Ce qui semble à peu près certain

D'abord si François Hollande maintient ses deux réformes (réduction par moitié du nombre de régions et suppression des conseils départementaux), il a indiqué à Manuel Valls qu'il ne souhaitait aucune modification de frontières régionales. Seulement des fusions. La Bretagne ne pourra donc pas avaler la seule Loire Atlantique car seules devraient être acceptées les fusions de régions en bloc. Mais, car il y a un mais, il semble que le Président a déjà promis à certaines régions qu'elles ne bougeraient pas quoiqu'il arrive. Ce serait le cas de la Corse (pas de fusion avec PACA), de la Bretagne (Jean Yves Le Drian y veille) et de l'Ile de France (12 millions d'habitants c'est déjà trop grand).  Aucun des présidents de ces régions n'a jamais il est vrai manifesté de vision expansionniste. A cela il faut ajouter quelques fortes têtes : l'Alsace refuse toujours la fusion avec la Lorraine et le Nord Pas de Calais est vent debout contre l'idée ( venue de Laurent Fabius) d'une grande région Nord Manche regroupant les deux Normandie, la Picardie et le Nord Pas de Calais. Les nordistes se contenteraient d'une annexion de la Picardie. Ces promesses et blocages posent un sérieux problème : si 3, 4 ou 5 régions obtiennent le droit de ne pas bouger il va falloir être très ingénieux pour arriver aux 11 régions demandées par le Président (l'Outremer n'est pas concerné). Faire sans se retrouver 11 régions avec 17 ou 18 cela veut dire que certaines risquent d'être immenses et d'autres petites. L'égalité des territoire va en prendre un coup car les dotations sont aussi en fonction du nombre d'habitants...
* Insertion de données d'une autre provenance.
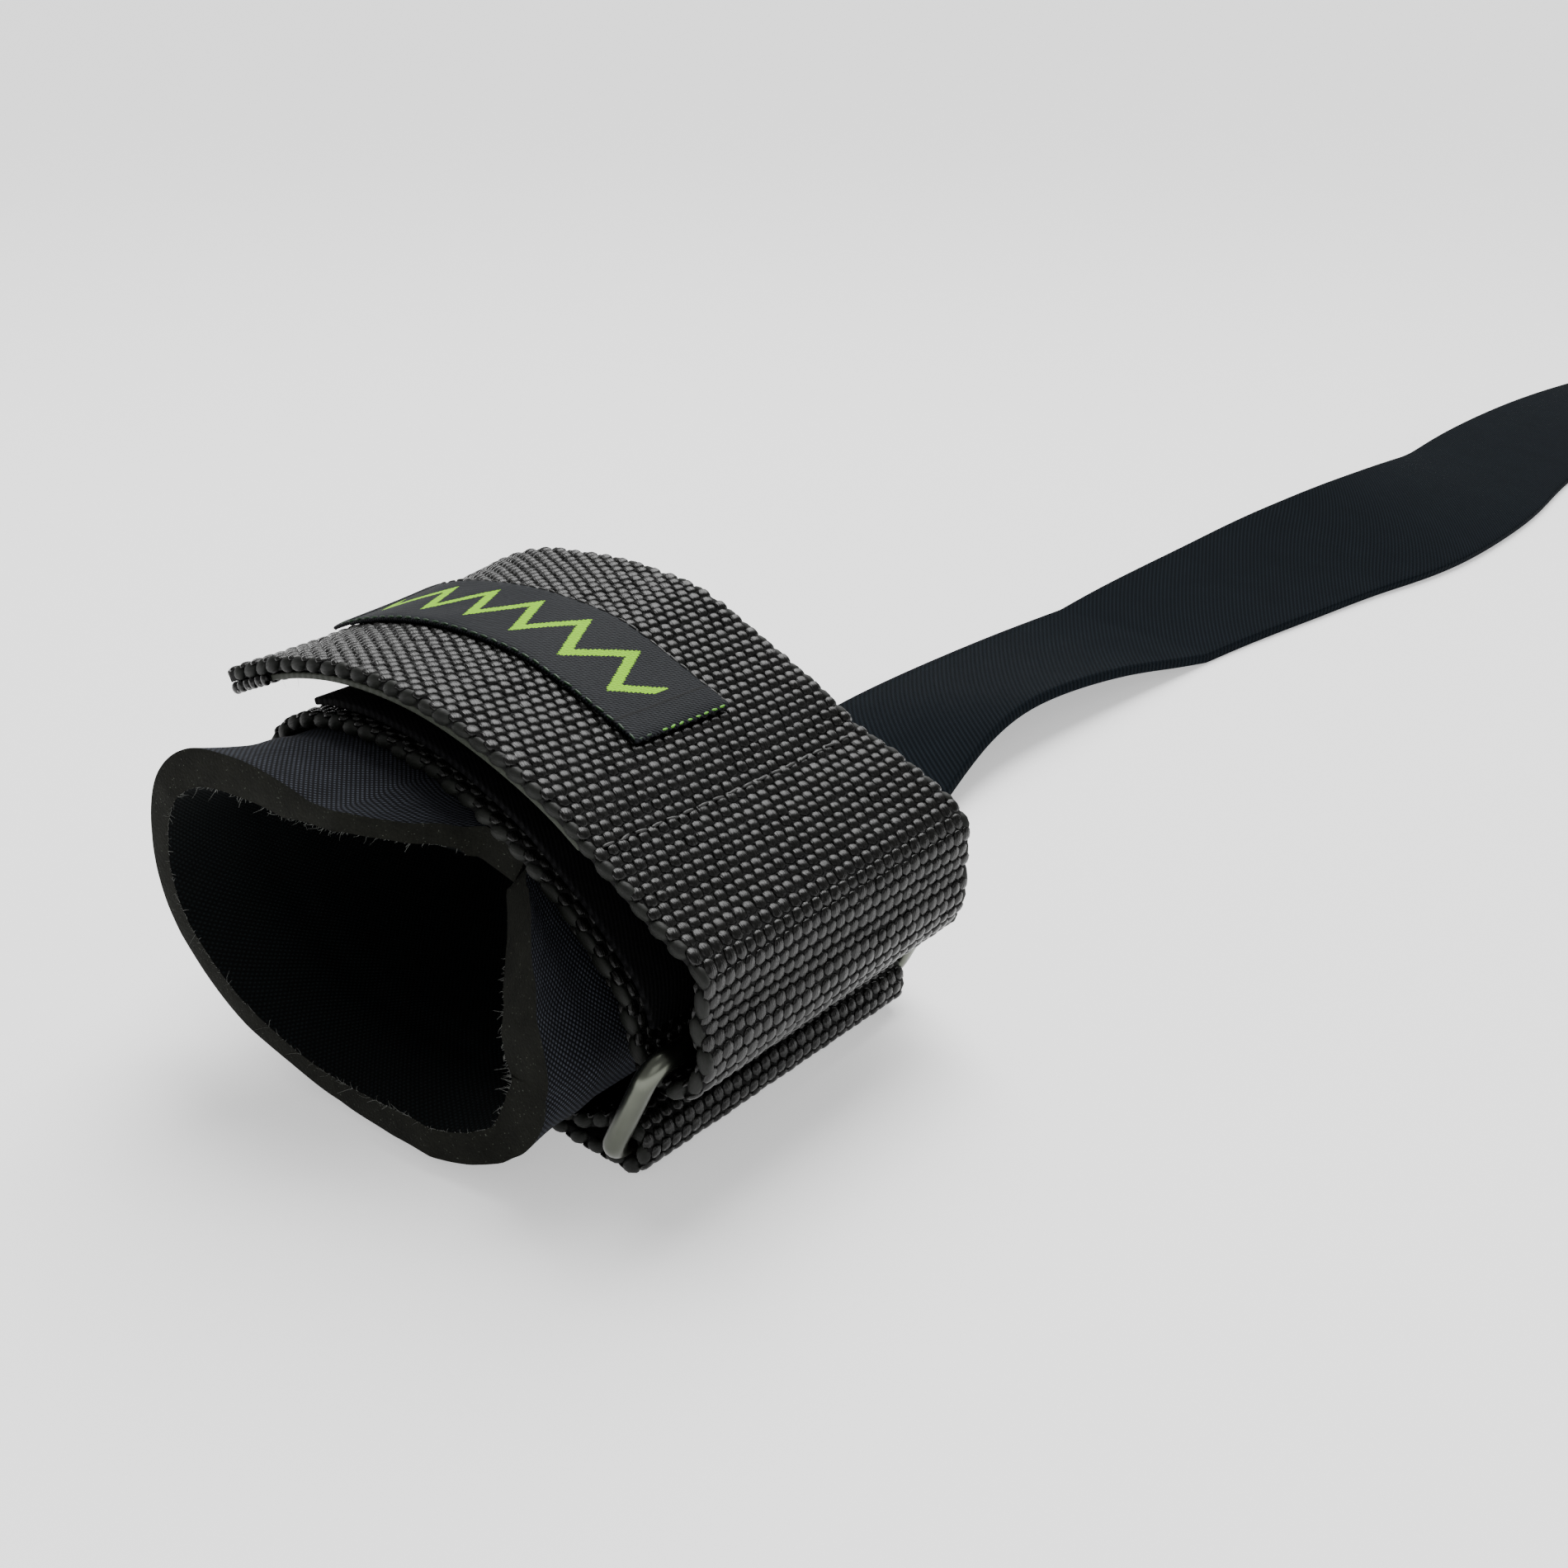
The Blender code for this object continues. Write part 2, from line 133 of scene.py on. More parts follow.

Ensuite, il y aura plusieurs projets de loi dont un sur la nouvelle répartition des compétences. Le premier texte sera présenté en conseil des ministres dans le courant du mois de juin et le débat devant le Sénat aura lieu en juillet. Il concernera la carte des régions, le mode de scrutin des régions et le report des élections départementales. Un deuxième texte suivra sur l'organisation proprement dite des territoires. En parallèle, l'Elysée et Matignon le disent, il y aura bien, parallèlement, une réforme forte de l'organisation de l'état.  A Matignon on ne cache pas que celle-ci pourrait, comme le dit un conseiller, « déranger un certain confort ». Si cette réforme concerne tous les services déconcentrés de l'Etat ainsi que la carte préfectorale, il va effectivement y avoir de l'inconfort.

 

Ce qui n'est toujours pas tranché

La Constitution. François Hollande ne souhaite pas de réforme constitutionnelle, mais de plus en plus d'élus et de ministres ne voient absolument pas comment y échapper. Marylise Lebranchu estime toujours nécessaire de proposer cette loi de réforme constitutionnelle. Des proches de Manuel Valls estiment que ce serait peut-être même plus facile de supprimer les départements et de faire monter en puissance le couple intercommunalités/régions avec une réforme constitutionnelle.

Le sentiment monte en tout cas chez les élus qu'elle est nécessaire et qu'il faut se préparer à un affrontement éventuellement un peu dur avec les sénateurs. Pour beaucoup une réforme territoriale réussie est une réforme inscrite dans la Constitution. Il faut donc avoir le courage d'aller à Versailles plutôt, comme le dit joliment Delphine Batho, de «  faire de la vente à la découpe législative ». Jean Marc Ayrault y serait assez favorable. En tout cas ses proches le sont.

 

Ce qui énerve vraiment

Le retour du conseiller territorial (ou de son sosie) fait frémir tous les socialistes. Il fait même frémir Manuel Valls. C'est pour cela qu'ils sont nombreux à souhaiter que le gouvernement prenne son temps pour concocter une réforme lisible pour les Français qu'un texte à la va vite cet été ou à l'automne. Il y a même des socialistes favorables au référendum. Il y a en tout cas des élus qui estiment que si le Congrès  refuse la réforme constitutionnelle, il faudra aller ensuite au référendum.

L'imprécision.  Cela vient d'abord des présidents de régions  qui n'ont toujours pas compris sur quels critères devaient se regrouper les régions, comment serait organisé le couple région/métropole ni comment elles allaient pouvoir excercer plus de compétences avec des budgets réduits. Michel Vauzelle le président de PACA est sur cette ligne. Alain Rousset le président de l'ARF est aussi sur cette ligne et il n'est clairement pas favorable à de trop grandes régions ce qui est l'un des risques majeurs de cette réforme

La frilosité. L'argument ? Les Français sont épuisés par les élus et les réformes de ce type. C'est un mauvais sujet, un mauvais débat. Mais comme le coup est parti  Manuel Valls n'a pas le droit de rater s'il veut redonner un peu de reconnaissance aux élus. Du coup certains, en particulier les députés qui ont fait passer le texte sur les métropoles l'été dernier, veulent aller jusqu'au bout de la logique ; ils demandent que, si les régions s'agrandissent vraiment, autant qu'elles aient de vrais parlements régionaux avec des députés régionaux.